With Eliza Doolittle McBride having succumbed to the Peter Principle, Milwaukee's right wing king/queenmaker Charlie Sykes has begun to work on his next project, one James Harris.
Harris has started to get The Treatment. Sykes and other conservative talkers link to his blog regularly. WTMJ-AM has given him a weekly Sunday night radio show. Now he's showing up as a guest on Sykes's Sunday TV show.
And what is it that makes Harris so special in the eyes of Sykes and Company?
He's an African American conservative who writes things like this:
Will things ever get better in the inner city?
My response: Sure they will. When the civil rights generation that allowed this crap to happen either repents or dies.
Strong words I know, but let’s get real, the civil rights generation and their now antiquated notions of race and power have created the atmosphere of abuse that grips the inner city of Milwaukee.
Anti-poverty agencies, affirmative action, welfare and forced segregation are all products of white guilt that have enabled many black Americans to race hold instead of compete, improve and join mainstream society.
Now they are not interested in joining the mainstream. Now many inner city blacks demand charity while they reject responsibility...
We don’t need more black leaders! What we need are hard working moral individuals who value God, community and character over useless emotional rhetoric and black separatist idealism. Forty years of tree shaking has gotten us what? Has taken us where? Are black people better of today then they were in 1967?
(That should be a campaign slogan but it would only work if a Republican used it.)
As a people, black Americans’ collective mentality is forty years behind the times. Do the math. Somewhere in the 1960s, Americans of African descent chose the wrong road -- the road to dependency, whether it was dependency on government or dependency on so called black leadership.
Or, better yet, this rant on Alderman Michael McGee Jr:
Now that McGee has been deposed, people will eventually start to talk. Especially when they are sure that McGee is gone for good (or at least twenty years). It’s no different than the Russians’ love for Stalin, the Cubans’ love for Castro, or the Iraqis' love for Hussein. The politically abused tend to love their abuser, but once free they spit in the dictator's face.
McGee is a thug and he turned his district into a “thugocracy.” ...
The word on the street is that “Michael has done a lot for his constituents and for the constituents of Milwaukee.”
o.k.
“He was a good man.” “ He stood up for the community.” “He returned my calls…”
Right!
This is why the NBA shouldn’t let fans select the All-Star team. Fans are blindly stupid.

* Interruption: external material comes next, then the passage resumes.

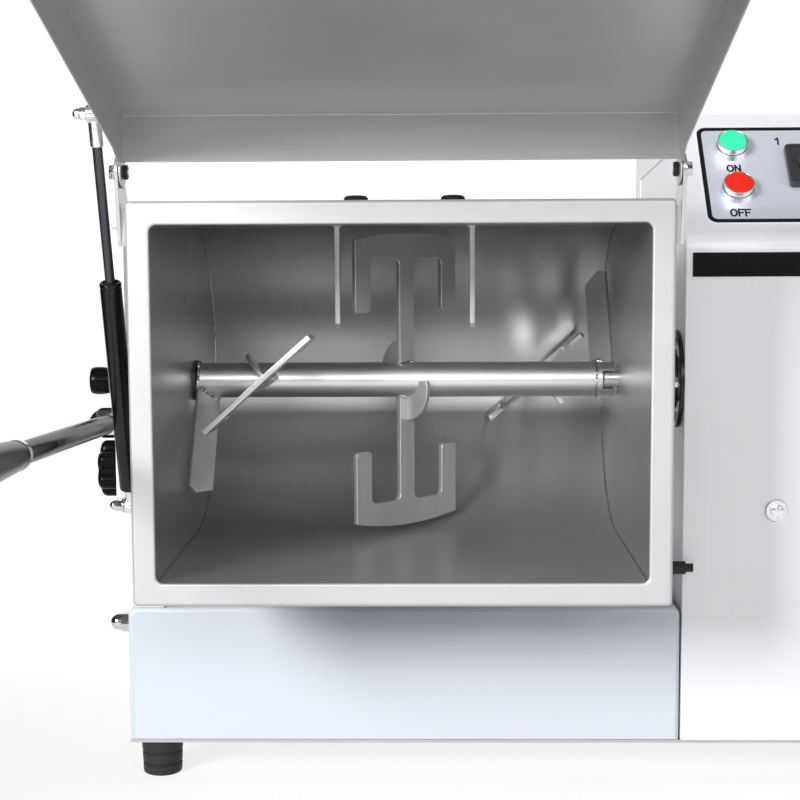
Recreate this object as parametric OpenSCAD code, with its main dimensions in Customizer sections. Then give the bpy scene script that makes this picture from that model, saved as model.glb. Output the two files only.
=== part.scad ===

So what if he did some good things! What do McGee’s good deeds have to do with the price of tea in China?
Nothing.
Is Harris suggesting that McGee "fans" who live under "thugocracy" should not be allowed to vote, because they have shown themselves incompetent by voting for McGee in the past?
Or does it just sound that way?
His dismissal of, and contempt for, what he calls the "civil rights generation" is stunning for its lack of recognition about the gains that have come in the last 40 years, and the many black Americans who have joined the mainstream that was posted off limits to them before that generation of leaders brought about change.
Things are not rosy in the central city. But blaming those who have spent their lives fighting for positive change won't make them any rosier.
It will help Harris maintain his place on the Up escalator in Sykes-WTMJ circles. There is nothing the right (white) wing likes better than a black conservative who is willing to say the things they would like to say themselves, but dare not.
It is always a risk to comment across racial lines, as it is for this white guy to say anything about Harris. Who knows how this commentary will get twisted?
But it's pretty clear what's happening, and you have to hope that he will be able to see how he's being used -- and not by people whose cause is to right the wrongs he sees in the central city, but who will use those wrongs -- and Harris himself -- for their own political ends.
He has already suggested a slogan for a Republican candidate, although he might be susprised at the answer to whether African Americans are better off than they were in 1967 -- at least among those who remember Milwaukee in 1967.
Sheriff David Clarke is someone who would be very comfortable with Harris's rhetoric. Clarke, another conservative black voice, also has been used by Sykes and Co. to advance their view of the world; he even got talked into an embarrassing campaign for mayor by the wingnuts whispering in his ear.
They're no doubt whispering again as the 2008 election nears. Maybe Harris could hone his message while working on Clarke's campaign.
That would prepare him -- and maybe give him a dose of reality -- for his own career in politics as a Republican candidate for something. Whether Harris has any political ambitions or not, it's a good bet the Republican recruitment welcome wagon will be stopping at his home.
The GOP is always looking and ready to exploit a black conservative, in the hope that even a losing campaign will pry a few African-American votes away from the Democrats and maybe provide the margin of victory in another race. Corey Hoze was the latest sacrificial lamb, in a 2004 Milwaukee Congressional race in which he didn't even survive the GOP primary.
It will be interesting to see if Harris succumbs to the flattery, or will see through it and just enjoy the ride he's already getting.
UPDATE: Harris goes after Barack Obama, and Ken Mobile of Mobile's Take finds Harris "long on rhetoric, short on facts." As usual.